→ **REQUIREMENTS**: Write each line out exactly, leaving none out.
____
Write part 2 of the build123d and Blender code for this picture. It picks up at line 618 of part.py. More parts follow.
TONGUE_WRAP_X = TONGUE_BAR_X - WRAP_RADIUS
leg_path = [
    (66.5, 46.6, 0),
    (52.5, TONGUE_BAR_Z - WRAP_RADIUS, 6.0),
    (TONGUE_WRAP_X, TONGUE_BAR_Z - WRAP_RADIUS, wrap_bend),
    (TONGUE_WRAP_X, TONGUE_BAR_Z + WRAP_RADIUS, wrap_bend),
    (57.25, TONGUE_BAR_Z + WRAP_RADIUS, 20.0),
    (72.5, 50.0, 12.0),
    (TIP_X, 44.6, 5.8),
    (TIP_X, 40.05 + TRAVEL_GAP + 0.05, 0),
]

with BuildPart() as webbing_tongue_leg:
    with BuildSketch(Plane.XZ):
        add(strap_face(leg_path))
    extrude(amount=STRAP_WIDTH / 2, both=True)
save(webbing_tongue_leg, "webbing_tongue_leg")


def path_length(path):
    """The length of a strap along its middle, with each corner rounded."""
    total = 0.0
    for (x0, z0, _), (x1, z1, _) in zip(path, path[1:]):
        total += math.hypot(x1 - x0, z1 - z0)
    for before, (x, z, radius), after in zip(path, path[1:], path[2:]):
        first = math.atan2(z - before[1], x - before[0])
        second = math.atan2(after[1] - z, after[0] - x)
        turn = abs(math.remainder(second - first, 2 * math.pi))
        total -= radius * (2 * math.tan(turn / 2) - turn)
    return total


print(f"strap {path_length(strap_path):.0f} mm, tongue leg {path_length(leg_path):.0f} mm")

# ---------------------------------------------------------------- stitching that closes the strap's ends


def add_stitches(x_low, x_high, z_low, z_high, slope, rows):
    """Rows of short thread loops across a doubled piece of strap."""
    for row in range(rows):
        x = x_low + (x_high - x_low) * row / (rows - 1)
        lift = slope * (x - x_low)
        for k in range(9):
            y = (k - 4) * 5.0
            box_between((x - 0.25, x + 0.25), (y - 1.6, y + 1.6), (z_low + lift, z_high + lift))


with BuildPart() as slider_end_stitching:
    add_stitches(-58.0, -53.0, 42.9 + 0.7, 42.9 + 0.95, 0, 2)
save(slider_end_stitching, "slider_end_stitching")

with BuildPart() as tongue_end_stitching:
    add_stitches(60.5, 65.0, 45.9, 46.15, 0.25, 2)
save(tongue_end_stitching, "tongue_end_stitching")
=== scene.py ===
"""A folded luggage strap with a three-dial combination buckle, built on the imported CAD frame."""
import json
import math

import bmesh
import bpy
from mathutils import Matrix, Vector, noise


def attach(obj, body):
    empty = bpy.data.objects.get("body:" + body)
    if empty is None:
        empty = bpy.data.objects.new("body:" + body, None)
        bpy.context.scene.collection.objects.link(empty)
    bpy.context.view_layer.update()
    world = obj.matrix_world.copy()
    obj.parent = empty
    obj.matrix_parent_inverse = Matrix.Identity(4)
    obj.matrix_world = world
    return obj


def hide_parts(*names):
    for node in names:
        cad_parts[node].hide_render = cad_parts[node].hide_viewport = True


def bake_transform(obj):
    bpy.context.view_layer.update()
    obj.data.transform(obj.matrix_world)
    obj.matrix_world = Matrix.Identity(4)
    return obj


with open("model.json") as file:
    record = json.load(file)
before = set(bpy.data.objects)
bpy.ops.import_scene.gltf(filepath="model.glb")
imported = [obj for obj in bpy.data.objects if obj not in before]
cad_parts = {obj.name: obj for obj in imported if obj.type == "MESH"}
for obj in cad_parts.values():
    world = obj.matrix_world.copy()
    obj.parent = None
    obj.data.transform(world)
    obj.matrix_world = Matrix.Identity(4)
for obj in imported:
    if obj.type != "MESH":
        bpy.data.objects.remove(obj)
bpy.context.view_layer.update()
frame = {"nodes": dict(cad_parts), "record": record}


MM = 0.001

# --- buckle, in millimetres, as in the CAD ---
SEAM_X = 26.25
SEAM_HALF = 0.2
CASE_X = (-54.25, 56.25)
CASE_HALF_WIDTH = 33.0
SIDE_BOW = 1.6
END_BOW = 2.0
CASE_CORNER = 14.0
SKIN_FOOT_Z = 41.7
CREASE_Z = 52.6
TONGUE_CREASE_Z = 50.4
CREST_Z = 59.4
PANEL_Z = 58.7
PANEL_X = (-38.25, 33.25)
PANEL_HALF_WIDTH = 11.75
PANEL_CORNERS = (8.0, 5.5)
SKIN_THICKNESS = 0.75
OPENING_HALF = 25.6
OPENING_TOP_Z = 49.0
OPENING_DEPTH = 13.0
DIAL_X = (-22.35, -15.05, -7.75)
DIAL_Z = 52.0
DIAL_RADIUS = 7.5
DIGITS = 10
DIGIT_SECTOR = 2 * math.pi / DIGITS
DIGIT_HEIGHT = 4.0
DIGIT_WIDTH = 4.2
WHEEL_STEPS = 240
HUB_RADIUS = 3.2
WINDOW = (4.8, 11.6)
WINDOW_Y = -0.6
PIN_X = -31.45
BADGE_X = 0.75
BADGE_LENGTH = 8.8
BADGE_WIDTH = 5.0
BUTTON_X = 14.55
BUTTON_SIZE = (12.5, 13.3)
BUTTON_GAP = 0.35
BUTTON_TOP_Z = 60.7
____
→ **TASK OUTPUT**:
Write part 2 of the build123d and Blender code for this picture. It picks up at line 618 of part.py. More parts follow.
TONGUE_WRAP_X = TONGUE_BAR_X - WRAP_RADIUS
leg_path = [
    (66.5, 46.6, 0),
    (52.5, TONGUE_BAR_Z - WRAP_RADIUS, 6.0),
    (TONGUE_WRAP_X, TONGUE_BAR_Z - WRAP_RADIUS, wrap_bend),
    (TONGUE_WRAP_X, TONGUE_BAR_Z + WRAP_RADIUS, wrap_bend),
    (57.25, TONGUE_BAR_Z + WRAP_RADIUS, 20.0),
    (72.5, 50.0, 12.0),
    (TIP_X, 44.6, 5.8),
    (TIP_X, 40.05 + TRAVEL_GAP + 0.05, 0),
]

with BuildPart() as webbing_tongue_leg:
    with BuildSketch(Plane.XZ):
        add(strap_face(leg_path))
    extrude(amount=STRAP_WIDTH / 2, both=True)
save(webbing_tongue_leg, "webbing_tongue_leg")


def path_length(path):
    """The length of a strap along its middle, with each corner rounded."""
    total = 0.0
    for (x0, z0, _), (x1, z1, _) in zip(path, path[1:]):
        total += math.hypot(x1 - x0, z1 - z0)
    for before, (x, z, radius), after in zip(path, path[1:], path[2:]):
        first = math.atan2(z - before[1], x - before[0])
        second = math.atan2(after[1] - z, after[0] - x)
        turn = abs(math.remainder(second - first, 2 * math.pi))
        total -= radius * (2 * math.tan(turn / 2) - turn)
    return total


print(f"strap {path_length(strap_path):.0f} mm, tongue leg {path_length(leg_path):.0f} mm")

# ---------------------------------------------------------------- stitching that closes the strap's ends


def add_stitches(x_low, x_high, z_low, z_high, slope, rows):
    """Rows of short thread loops across a doubled piece of strap."""
    for row in range(rows):
        x = x_low + (x_high - x_low) * row / (rows - 1)
        lift = slope * (x - x_low)
        for k in range(9):
            y = (k - 4) * 5.0
            box_between((x - 0.25, x + 0.25), (y - 1.6, y + 1.6), (z_low + lift, z_high + lift))


with BuildPart() as slider_end_stitching:
    add_stitches(-58.0, -53.0, 42.9 + 0.7, 42.9 + 0.95, 0, 2)
save(slider_end_stitching, "slider_end_stitching")

with BuildPart() as tongue_end_stitching:
    add_stitches(60.5, 65.0, 45.9, 46.15, 0.25, 2)
save(tongue_end_stitching, "tongue_end_stitching")
=== scene.py ===
"""A folded luggage strap with a three-dial combination buckle, built on the imported CAD frame."""
import json
import math

import bmesh
import bpy
from mathutils import Matrix, Vector, noise


def attach(obj, body):
    empty = bpy.data.objects.get("body:" + body)
    if empty is None:
        empty = bpy.data.objects.new("body:" + body, None)
        bpy.context.scene.collection.objects.link(empty)
    bpy.context.view_layer.update()
    world = obj.matrix_world.copy()
    obj.parent = empty
    obj.matrix_parent_inverse = Matrix.Identity(4)
    obj.matrix_world = world
    return obj


def hide_parts(*names):
    for node in names:
        cad_parts[node].hide_render = cad_parts[node].hide_viewport = True


def bake_transform(obj):
    bpy.context.view_layer.update()
    obj.data.transform(obj.matrix_world)
    obj.matrix_world = Matrix.Identity(4)
    return obj


with open("model.json") as file:
    record = json.load(file)
before = set(bpy.data.objects)
bpy.ops.import_scene.gltf(filepath="model.glb")
imported = [obj for obj in bpy.data.objects if obj not in before]
cad_parts = {obj.name: obj for obj in imported if obj.type == "MESH"}
for obj in cad_parts.values():
    world = obj.matrix_world.copy()
    obj.parent = None
    obj.data.transform(world)
    obj.matrix_world = Matrix.Identity(4)
for obj in imported:
    if obj.type != "MESH":
        bpy.data.objects.remove(obj)
bpy.context.view_layer.update()
frame = {"nodes": dict(cad_parts), "record": record}


MM = 0.001

# --- buckle, in millimetres, as in the CAD ---
SEAM_X = 26.25
SEAM_HALF = 0.2
CASE_X = (-54.25, 56.25)
CASE_HALF_WIDTH = 33.0
SIDE_BOW = 1.6
END_BOW = 2.0
CASE_CORNER = 14.0
SKIN_FOOT_Z = 41.7
CREASE_Z = 52.6
TONGUE_CREASE_Z = 50.4
CREST_Z = 59.4
PANEL_Z = 58.7
PANEL_X = (-38.25, 33.25)
PANEL_HALF_WIDTH = 11.75
PANEL_CORNERS = (8.0, 5.5)
SKIN_THICKNESS = 0.75
OPENING_HALF = 25.6
OPENING_TOP_Z = 49.0
OPENING_DEPTH = 13.0
DIAL_X = (-22.35, -15.05, -7.75)
DIAL_Z = 52.0
DIAL_RADIUS = 7.5
DIGITS = 10
DIGIT_SECTOR = 2 * math.pi / DIGITS
DIGIT_HEIGHT = 4.0
DIGIT_WIDTH = 4.2
WHEEL_STEPS = 240
HUB_RADIUS = 3.2
WINDOW = (4.8, 11.6)
WINDOW_Y = -0.6
PIN_X = -31.45
BADGE_X = 0.75
BADGE_LENGTH = 8.8
BADGE_WIDTH = 5.0
BUTTON_X = 14.55
BUTTON_SIZE = (12.5, 13.3)
BUTTON_GAP = 0.35
BUTTON_TOP_Z = 60.7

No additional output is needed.